Resolved Issues#
The following issues that were previously identified as known issues have been resolved.
Redfish Service on BMC Might Experience Intermittent Unresponsiveness#
Issue#
An intermittent issue affecting several nodes where the BMC Redfish service might become unresponsive. When this happens, any attempt to query Redfish returns the following error:
"code": "Base.1.12.ServiceInUnknownState",
"message": "The operation failed because the service is in an unknown state and can no longer take incoming requests."
Workaround#
For systems that have exhibited the "code": "Base.1.12.ServiceInUnknownState" failure,
follow these steps as part of updating the new BMC firmware:
Option 1: Reinitialize the Redis database using the Redfish API
Perform a Redis database reset by invoking the
BMC/Actions/Oem/AMIManager.RedfishDBResetaction.curl -k -u <username>:<password> --request POST --location 'https://$BMCIP/redfish/v1/Managers/BMC/Actions/Oem/AMIManager.RedfishDBReset' --header 'Content-Type: application/json' --data '{"RedfishDBResetType":"ResetAll"}' | jq
Example response:
{ "@odata.context": "/redfish/v1/$metadata#Task.Task", "@odata.id": "/redfish/v1/TaskService/Tasks/1", "@odata.type": "#Task.v1_4_2.Task", "Description": "Task for RedfishDBReset Task", "Id": "1", "Name": "RedfishDBReset Task", "TaskState": "New" }
Wait approximately 3-4 minutes for the Redfish service to recover and stabilize.
Run the following
curlcommand to reboot the BMC.curl -k -u <bmc-user>:<password> --request POST --location 'https://<bmc-ip-address>/redfish/v1/Managers/BMC/Actions/Manager.Reset' --header 'Content-Type: application/json' --data '{"ResetType": "ForceRestart"}'
Option 2: Restore to defaults using IPMItool while preserving all configuration settings except Redfish
To preserve all configuration settings except the Redfish configuration using IPMItool:
Get the current preserve configuration settings.

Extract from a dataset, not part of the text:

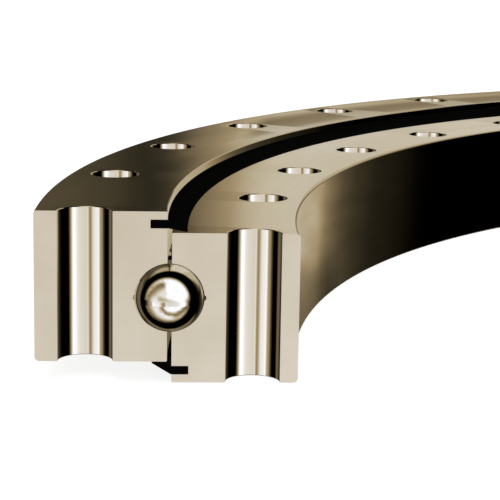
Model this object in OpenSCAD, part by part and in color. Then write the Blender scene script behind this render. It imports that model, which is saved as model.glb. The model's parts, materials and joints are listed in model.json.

$ ipmitool -H $BMCIP -I lanplus -U <username> -P <password> raw 0x32 0xBB 00 00 00 ff 77
Set all preserve configuration settings except Redfish (byte 2, bit 6).
$ ipmitool -H $BMCIP -I lanplus -U <username> -P <password> raw 0x32 0xBA 0xff 0x37
Get the current preserve configuration settings.
$ ipmitool -H $BMCIP -I lanplus -U <username> -P <password> raw 0x32 0xBB 00 ff 37 ff 77
Initiate a restore to defaults, which will cause the BMC to reboot.
$ ipmitool -H $BMCIP -I lanplus -U <username> -P <password> raw 0x32 0x66
After the BMC finishes rebooting, restore all settings to their initial state.
$ ipmitool -H $BMCIP -I lanplus -U <username> -P <password> raw 0x32 0xBA 0x00 0x00
Get the current preserve configuration settings.
$ ipmitool -H $BMCIP -I lanplus -U <username> -P <password> raw 0x32 0xBB 00 00 00 ff 77
Status#
This issue was resolved in versions 25.06.4 and later.
Issues with ConnectX-7 Network (Cluster) Card Firmware#
Issue#
If the NVIDIA® ConnectX®-7 Network (Cluster) Card firmware version 28.39.3560 is currently installed on your DGX H100/H200 system, you might encounter the following issues:
After a long runtime on a DGX H100/H200 system, one or more GPUs might fall off the bus, and the
nvidia-smicommand fails to run. After a power cycle, the system will recover, and all GPUs will be operational. The system will continue to run again without any issues for a long time.After a reboot or power cycle, one or more OSFP ports on the DGX system might remain in the
Downstate.
Resolution#
To prevent these issues, NVIDIA recommends updating the firmware of the following ConnectX-7 network cards to version 28.42.1000:
NVIDIA ConnectX-7 Card |
Version for the 24.09.1 Release |
Recommended Version |
|---|---|---|
Network (cluster) card |
28.39.3560 |
28.42.1000 |
Network (storage) card |
28.39.3560 |
28.42.1000 |
For more information, refer to DGX H100/H200 - Update for ConnectX-7 Networking Cards Available.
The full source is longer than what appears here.